In his rookie season, Castillo impressed the Pirates' front office with his defensive plays. In the field, he displayed good range and a very strong arm in 2004, even better than the Pirates expected from a former shortstop. At the plate, however, his play was more typical of a 22-year-old who had never played in Triple-A. Except for hot streaks in April and August, Castillo did not hit for average or power and was not very selective at the plate, striking out with regularity (if not quite as often as some of his teammates) and walking very little despite hitting in front of the pitcher for most of the season. However, his power potential was apparent from the fact that the majority of his extra base hits and home runs were hit the opposite way—including a  blast to center field on July 5, 2004, at Pro Player Stadium – and his minor league statistics indicated that his plate discipline should improve. He finished with eight home runs, 39 RBI and a .256 batting average, despite missing two months on the disabled list. Because of his defense and high ceiling, he entered 2005 as the Pirates' starting second baseman.
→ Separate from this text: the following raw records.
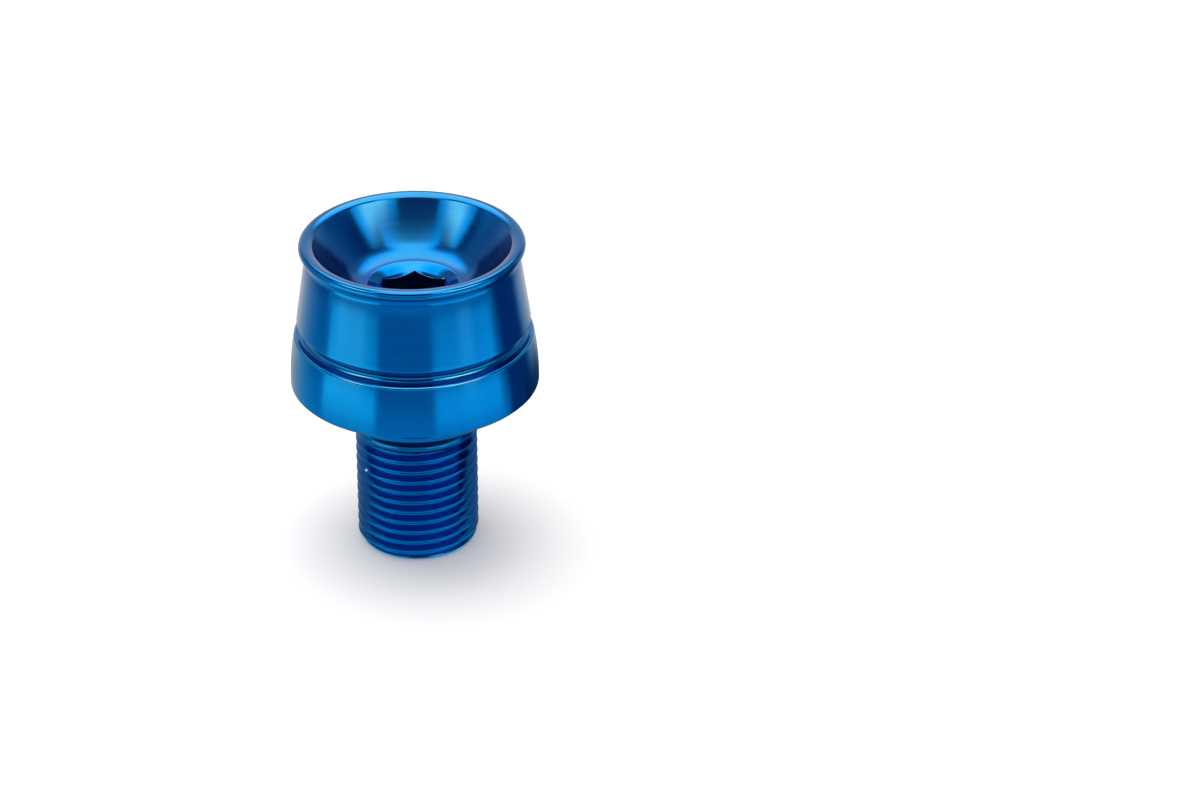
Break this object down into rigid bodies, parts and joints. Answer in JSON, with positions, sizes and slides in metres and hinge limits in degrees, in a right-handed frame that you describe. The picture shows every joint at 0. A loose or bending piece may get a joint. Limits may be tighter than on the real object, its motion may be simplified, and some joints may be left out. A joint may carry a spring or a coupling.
{
  "type": "bar end weight",
  "caption": "Turned bar end weight for a motorbike handlebar: threaded stud, seat collar and round head with a groove, a rolled lip and a dished face round a hexagon socket.",
  "frame": {"origin": "centre of the flat end face of the threaded stud, on the axis; the part stands on this face", "axes": "+Z along the axis from the stud's end to the dished face; one corner of the hexagon socket points to +Y"},
  "size_m": [0.0322, 0.0322, 0.0432],
  "materials": {
    "anodised_blue": "bright blue anodised aluminium with fine turning marks"
  },
  "bodies": {
    "root": {"bar_end_weight": "anodised_blue"}
  },
  "joints": []
}
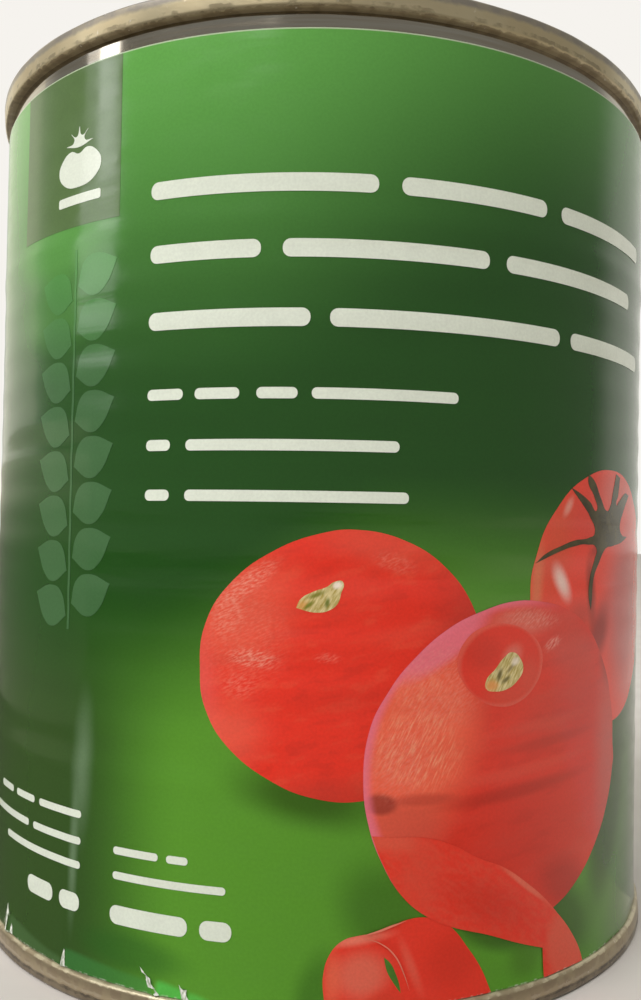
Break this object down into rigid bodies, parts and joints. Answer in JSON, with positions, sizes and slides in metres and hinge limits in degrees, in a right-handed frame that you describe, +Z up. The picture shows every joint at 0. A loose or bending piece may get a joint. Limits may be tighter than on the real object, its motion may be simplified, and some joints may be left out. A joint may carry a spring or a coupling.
{
  "type": "food tin with a paper label",
  "caption": "Shut cylindrical steel food tin with double-seamed recessed ends, a beaded body and a wrapped paper label printed with peeled tomatoes on green.",
  "frame": {"origin": "centre of the circle on which the tin stands, on its axis", "axes": "+Z up along the tin's axis, -Y out of the middle of the label's front, +X to the right of it"},
  "size_m": [0.1018, 0.1018, 0.1186],
  "materials": {
    "tinplate": "bright tinplate, rolled, semi-gloss",
    "end_lacquer": "gold-beige lacquered tinplate, semi-gloss, worn on the rim",
    "label_paper": "coated paper printed in green with red tomatoes, semi-gloss"
  },
  "bodies": {
    "root": {"can_body": "tinplate", "top_end": "end_lacquer", "base_end": "end_lacquer", "paper_label": "label_paper"}
  },
  "joints": []
}
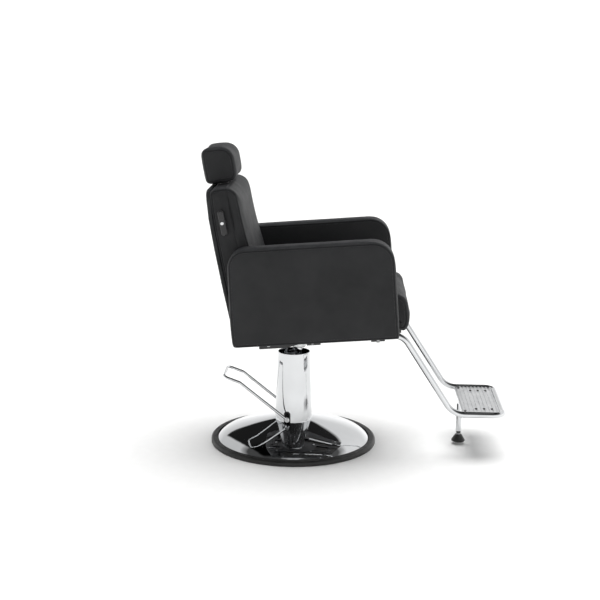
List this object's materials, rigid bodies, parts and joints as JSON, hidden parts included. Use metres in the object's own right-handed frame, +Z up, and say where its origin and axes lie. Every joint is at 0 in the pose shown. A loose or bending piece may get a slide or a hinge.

2005 was a trying season for Castillo. He was on the disabled list for most of April with a strained left oblique muscle. In late August, he tore the medial collateral ligament in his left knee during a game against the St. Louis Cardinals and missed the rest of the season.

Despite the injuries, Castillo showed progress both defensively and at the plate when he did play. In the field, he and shortstop Jack Wilson were largely responsible for the Pirates turning more double plays than any National League team except the Cardinals. At the same time, Castillo hit .268 with 11 homers and 53 RBI, significantly improving his power production while cutting down heavily on his strikeouts (from 92 in 383 at bats in 2004 to 59 in 370 at bats in 2005). The Pirates expected Castillo to be 100% for the start of spring training in February 2006, though he was not able to play winter ball in his native Venezuela.

Castillo was the Pirates' starting second baseman in almost every game in 2006. After a slow April, Castillo was among the best hitters in all of the majors in May, culminating in his "Player of the Week" award for the last week in May, during which he led the NL in RBI, total bases, slugging percentage, and home runs.

The 2006 Major League Baseball All-Star Game was held in Pittsburgh, and Castillo finished third among NL second basemen in the All-Star voting behind Chase Utley and Craig Biggio. Castillo's teammates Jason Bay and Freddy Sanchez represented the Pirates in the All-Star Game that year.

But after a promising start, Castillo struggled down the stretch of the 2006 season. In the 92 games since homering seven times in a two-week span in May, Castillo hit only six home runs. He snapped an 0–23 hitting slump on September 23 against the Padres, but had been benched for three consecutive games before that. By the end of the season, his batting average had fallen to .253. His signature excellent defense was also missing at times in 2006, he committed a team high 18 errors. Castillo finished September batting only .087 for the month and did not start in several games.

He finished the 2006 season with 14 home runs, 65 RBI, 131 hits, and 25 doubles to go along with his .253 batting average.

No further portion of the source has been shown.